Quite good performance in that case, although R surprised me here as well.

a3_nm · on Aug 4, 2014

In fact, the documentation mentions that their operators are tested to match those of R https://www.gnu.org/software/datamash/manual/datamash.html#S... which looks like a pretty neat idea.

mbq · on Aug 4, 2014

That is not fair; you count R's start-up time and all the guesswork which read.table does and datamash doesn't have to do.

JamesMcMinn · on Aug 4, 2014

Well, it is fair if all you want to do is mash some data together. Why shouldn't startup times be taken into consideration?

mbq · on Aug 6, 2014

Because with R you can and usually do multiple things with multiple data sources within one session, which effectively dissolves the start-up and load time. Even if reading one file and calculating mean or something with a single script is the only thing you do, you can use Rscript which runs R without loading heavy stuff like the methods package.

bagrow · on Aug 4, 2014

Welp, I'm outta business... https://github.com/bagrow/datatools

thyrsus · on Aug 5, 2014

You provide multivariate statistics, and this doesn't.

cbsmith · on Aug 4, 2014

You can always contribute to the GNU project.

theophrastus · on Aug 4, 2014

Apologies for the tangential question, but how does one find the public key for (something like) datamash?

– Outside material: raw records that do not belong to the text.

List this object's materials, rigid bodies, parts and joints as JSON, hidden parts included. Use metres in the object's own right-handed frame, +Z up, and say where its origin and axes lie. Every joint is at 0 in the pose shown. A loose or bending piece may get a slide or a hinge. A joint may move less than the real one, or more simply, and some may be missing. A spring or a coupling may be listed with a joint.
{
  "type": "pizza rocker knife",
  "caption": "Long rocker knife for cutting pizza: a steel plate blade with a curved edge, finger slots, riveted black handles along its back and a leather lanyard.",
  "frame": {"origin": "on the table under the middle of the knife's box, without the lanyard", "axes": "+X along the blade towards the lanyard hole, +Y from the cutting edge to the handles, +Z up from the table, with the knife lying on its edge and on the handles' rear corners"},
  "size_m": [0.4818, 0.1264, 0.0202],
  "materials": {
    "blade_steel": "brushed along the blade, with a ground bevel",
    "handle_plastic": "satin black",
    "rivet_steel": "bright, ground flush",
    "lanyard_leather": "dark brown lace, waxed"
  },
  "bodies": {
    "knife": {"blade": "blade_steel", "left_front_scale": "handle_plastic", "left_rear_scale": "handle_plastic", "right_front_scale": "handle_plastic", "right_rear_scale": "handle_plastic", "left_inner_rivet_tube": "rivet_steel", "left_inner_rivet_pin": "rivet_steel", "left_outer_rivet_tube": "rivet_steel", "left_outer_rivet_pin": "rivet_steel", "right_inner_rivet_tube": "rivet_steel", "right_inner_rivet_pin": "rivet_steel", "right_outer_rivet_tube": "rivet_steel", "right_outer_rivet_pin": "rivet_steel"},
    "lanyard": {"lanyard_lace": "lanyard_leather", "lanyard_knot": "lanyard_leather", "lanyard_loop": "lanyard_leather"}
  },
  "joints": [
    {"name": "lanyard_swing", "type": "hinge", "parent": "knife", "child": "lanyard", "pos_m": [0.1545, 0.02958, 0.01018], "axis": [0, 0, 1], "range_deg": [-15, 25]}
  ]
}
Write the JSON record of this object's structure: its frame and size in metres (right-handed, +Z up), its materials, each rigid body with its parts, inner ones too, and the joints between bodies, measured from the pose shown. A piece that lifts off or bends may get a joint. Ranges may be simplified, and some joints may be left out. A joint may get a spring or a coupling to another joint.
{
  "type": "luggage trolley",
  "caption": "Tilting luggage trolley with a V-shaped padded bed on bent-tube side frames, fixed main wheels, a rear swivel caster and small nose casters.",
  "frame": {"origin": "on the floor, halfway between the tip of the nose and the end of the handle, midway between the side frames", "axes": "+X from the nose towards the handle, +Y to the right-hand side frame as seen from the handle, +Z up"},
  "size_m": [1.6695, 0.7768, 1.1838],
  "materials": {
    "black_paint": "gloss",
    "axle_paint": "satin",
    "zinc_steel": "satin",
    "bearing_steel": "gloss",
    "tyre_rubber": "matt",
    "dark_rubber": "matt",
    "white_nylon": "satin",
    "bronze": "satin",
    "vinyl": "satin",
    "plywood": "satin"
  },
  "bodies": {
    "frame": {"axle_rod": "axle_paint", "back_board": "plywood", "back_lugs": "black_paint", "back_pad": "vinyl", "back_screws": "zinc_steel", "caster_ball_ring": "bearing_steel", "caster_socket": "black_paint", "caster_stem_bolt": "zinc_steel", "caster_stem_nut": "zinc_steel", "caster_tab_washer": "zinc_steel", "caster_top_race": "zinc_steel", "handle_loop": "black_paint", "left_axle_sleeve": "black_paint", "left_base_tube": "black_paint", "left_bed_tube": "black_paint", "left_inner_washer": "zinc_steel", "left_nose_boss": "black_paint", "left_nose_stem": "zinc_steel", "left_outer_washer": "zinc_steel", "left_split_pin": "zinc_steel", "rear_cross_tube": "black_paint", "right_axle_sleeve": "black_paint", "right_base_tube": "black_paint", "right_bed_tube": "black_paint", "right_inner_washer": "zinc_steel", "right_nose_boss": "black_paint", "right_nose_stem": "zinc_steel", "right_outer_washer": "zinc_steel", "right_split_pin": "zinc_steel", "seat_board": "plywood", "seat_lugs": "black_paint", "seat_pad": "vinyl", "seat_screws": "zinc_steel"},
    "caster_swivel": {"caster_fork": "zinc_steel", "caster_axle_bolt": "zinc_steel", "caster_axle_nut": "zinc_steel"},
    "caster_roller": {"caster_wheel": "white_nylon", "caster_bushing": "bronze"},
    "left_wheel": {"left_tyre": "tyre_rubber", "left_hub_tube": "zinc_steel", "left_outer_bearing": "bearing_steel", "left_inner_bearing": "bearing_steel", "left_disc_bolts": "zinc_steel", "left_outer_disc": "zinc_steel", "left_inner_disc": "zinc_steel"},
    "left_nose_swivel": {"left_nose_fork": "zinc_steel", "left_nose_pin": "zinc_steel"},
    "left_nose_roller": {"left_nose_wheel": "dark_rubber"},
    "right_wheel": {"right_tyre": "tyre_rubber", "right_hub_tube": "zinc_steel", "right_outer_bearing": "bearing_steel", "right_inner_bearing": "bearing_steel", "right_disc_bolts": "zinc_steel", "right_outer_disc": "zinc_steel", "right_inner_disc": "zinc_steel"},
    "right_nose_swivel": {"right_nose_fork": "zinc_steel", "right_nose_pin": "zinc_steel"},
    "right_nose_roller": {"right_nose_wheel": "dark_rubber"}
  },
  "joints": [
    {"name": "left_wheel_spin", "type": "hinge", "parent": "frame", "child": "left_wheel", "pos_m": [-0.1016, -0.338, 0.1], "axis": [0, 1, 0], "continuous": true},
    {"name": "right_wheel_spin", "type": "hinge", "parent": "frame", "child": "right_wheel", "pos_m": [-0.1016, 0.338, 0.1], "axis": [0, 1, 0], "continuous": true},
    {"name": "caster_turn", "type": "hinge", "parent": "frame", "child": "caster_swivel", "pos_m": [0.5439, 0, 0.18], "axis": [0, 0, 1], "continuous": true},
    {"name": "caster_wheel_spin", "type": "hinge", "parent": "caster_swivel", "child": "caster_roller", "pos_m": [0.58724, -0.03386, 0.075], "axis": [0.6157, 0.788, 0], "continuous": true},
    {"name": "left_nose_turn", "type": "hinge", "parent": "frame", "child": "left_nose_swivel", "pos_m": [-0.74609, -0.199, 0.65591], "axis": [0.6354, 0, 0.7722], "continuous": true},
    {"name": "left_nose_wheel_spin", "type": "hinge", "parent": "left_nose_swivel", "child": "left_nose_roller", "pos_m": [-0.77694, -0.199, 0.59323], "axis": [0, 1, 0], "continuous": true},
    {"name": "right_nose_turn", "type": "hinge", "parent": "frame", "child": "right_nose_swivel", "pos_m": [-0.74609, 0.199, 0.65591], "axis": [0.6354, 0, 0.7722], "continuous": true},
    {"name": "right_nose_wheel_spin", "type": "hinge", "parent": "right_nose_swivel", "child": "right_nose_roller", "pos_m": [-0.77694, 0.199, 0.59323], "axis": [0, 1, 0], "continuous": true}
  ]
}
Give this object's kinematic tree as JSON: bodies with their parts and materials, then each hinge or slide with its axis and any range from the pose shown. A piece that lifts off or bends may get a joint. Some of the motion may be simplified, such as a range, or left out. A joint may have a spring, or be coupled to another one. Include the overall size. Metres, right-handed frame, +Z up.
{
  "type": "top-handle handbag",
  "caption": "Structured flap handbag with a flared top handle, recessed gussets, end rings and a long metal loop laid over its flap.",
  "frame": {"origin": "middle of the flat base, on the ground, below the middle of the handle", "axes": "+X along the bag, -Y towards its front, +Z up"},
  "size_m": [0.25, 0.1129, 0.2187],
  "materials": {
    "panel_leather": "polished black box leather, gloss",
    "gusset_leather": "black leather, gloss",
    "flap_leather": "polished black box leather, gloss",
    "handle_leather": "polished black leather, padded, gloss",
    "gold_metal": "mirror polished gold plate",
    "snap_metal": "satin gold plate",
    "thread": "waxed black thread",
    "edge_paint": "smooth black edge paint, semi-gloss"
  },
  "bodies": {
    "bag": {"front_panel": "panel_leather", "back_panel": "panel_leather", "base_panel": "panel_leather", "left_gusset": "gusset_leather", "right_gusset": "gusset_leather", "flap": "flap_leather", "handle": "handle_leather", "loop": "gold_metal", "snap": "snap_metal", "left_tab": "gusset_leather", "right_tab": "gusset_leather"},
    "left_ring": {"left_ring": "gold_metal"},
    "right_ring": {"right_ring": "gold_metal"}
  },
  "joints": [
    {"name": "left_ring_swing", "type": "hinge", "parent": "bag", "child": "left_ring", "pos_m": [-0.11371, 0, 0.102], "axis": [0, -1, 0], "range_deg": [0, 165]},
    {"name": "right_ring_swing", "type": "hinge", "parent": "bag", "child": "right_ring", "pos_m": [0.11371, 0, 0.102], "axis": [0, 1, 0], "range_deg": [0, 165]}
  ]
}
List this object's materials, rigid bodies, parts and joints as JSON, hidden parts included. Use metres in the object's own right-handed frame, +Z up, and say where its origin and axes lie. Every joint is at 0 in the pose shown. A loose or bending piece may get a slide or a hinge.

Downloaded: datamash-1.0.6.tar.gz and datamash-1.0.6.tar.gz.sig

Then did:

  gpg --verify datamash-1.0.6.tar.gz.sig datamash-1.0.6.tar.gz

Which results:

  gpg: Signature made Tue 29 Jul 2014 03:30:23 PM PDT using   RSA key ID 3657B901
  gpg: Can't check signature: public key not found

Where can one import that public key, and is it the public key for datamash or gnu?

jonbaer · on Aug 4, 2014

-> % gpg --search-keys 3657B901

(1) Assaf Gordon <agordon@wi.mit.edu> 4096 bit RSA key 2272BC86, created: 2014-07-09, expires: 2015-07-09

Initial announcement ... http://lists.gnu.org/archive/html/info-gnu/2014-07/msg00007....

theophrastus · on Aug 4, 2014

thank you! (moral of story: don't start the search by visiting keyserver sites like https://pgp.mit.edu/)

thristian · on Aug 4, 2014

Don't forget the FreeBSD 'ministat' tool, which supports fewer operations but will draw ASCII-art histograms:

https://github.com/thorduri/ministat

dredmorbius · on Aug 4, 2014

Sweet.

I've had a little awk routine that I wrote some years back that does much of this -- it computes (or tabulates) n, sum, min, max, mean, median, standard deviation, and percentiles of the input data series. For generating quick stats, it's quite useful.

I'm looking forward to datamash turning up in my Debian repos.

dufferzafar · on Aug 4, 2014

The page mentions Windows, but there aren't any binaries available for it. Am I missing something?

grepinsight · on Aug 5, 2014

I LOVE the interface and a variety of operations, especially the grouping functionality! Thank you for making my life much easier.. I would love to see more of R operations such as "sample" or "rnorm" added in the later version.

pavanred · on Aug 4, 2014

I used to choose awk/gawk, python, R for different file, numeric, textual and statistical operations. This is great, I would definitely use it.

_of · on Aug 7, 2014

I love it. No more loading tables into R just for transposing it.. just doing

cat table.txt | datamash transpose

voltagex_ · on Aug 4, 2014

http://www.gnu.org/software/datamash/manual/datamash.html

This looks pretty cool. Anyone used it in "real life"?